Re: Nested Aggregates?

Rob Vesse Mon, 04 Jun 2012 11:37:33 -0700

Again comments inline:

On 6/4/12 11:10 AM, "Andy Seaborne" <[email protected]> wrote:



>On 04/06/12 18:51, Rob Vesse wrote:
>> Comments inline:
>>
>>
>> On 6/3/12 6:05 AM, "Andy Seaborne"<[email protected]>  wrote:
>>
>>>
>>>> So two  questions:
>>>>
>>>>    1.  Are nested aggregates permitted?  The grammar says yes so I'm
>>>> assuming yes
>>>>    2.  Is there a bug in ARQ's implementation of this?
>>>
>>>
>>> 1 - yes legal syntax ... that can be changed :-)  I'm going to pass
>>>this
>>> on the WG.
>>
>> I'm not sure if they necessarily need forbidding, I think they may have
>> some uses
>
>Do you have a real example?
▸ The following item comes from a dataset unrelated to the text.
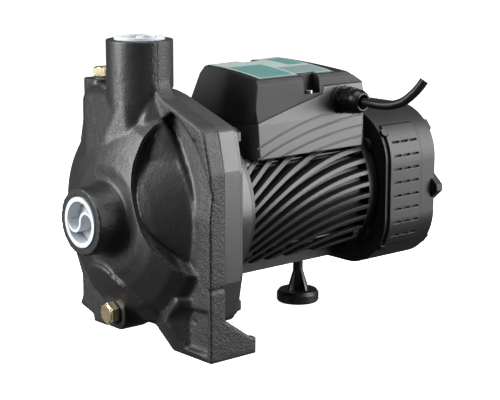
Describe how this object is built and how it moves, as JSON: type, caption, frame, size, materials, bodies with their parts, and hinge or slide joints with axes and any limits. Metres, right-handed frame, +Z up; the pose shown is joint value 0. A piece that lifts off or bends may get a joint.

While I don't want to forbid anything just
>because, there is a specific implementation impact (count(*) -- see
>below) so I'm looking for a real example, not just that some app might
>want to do it.

No and to be honest my colleagues and I would probably be quite happy if
they were forbidden because it makes things easier.  Especially since as
you and I both noted a subquery works around this problem and expresses
the meaning of the query more explicitly.

>
>As you pointed out - the subquery may have been what was meant in the
>first place - a sort of groups-in-groups.
>
>The complicating example is sum(?x)/count(?x) which is the moral
>equivalent of avg(?x) give or take count == 0
>
>Now replace ?x with something silly ... like avg(?x) !
>
>As you can not technically write anything but tree expressions we don't
>have the maniac cases of shared sub-expressions (SPARQL only needs to be
>defined over strings - not programmtical constructed shapes).
>
>I ask about real examples because the cost at scale of this has the
>potentially to be quite bad (having to keep rows around longer).  Of
>course, we can spill to disk, but it's still disk.
>
>(BTW I still think SPARQL should add standard deviation aggregates).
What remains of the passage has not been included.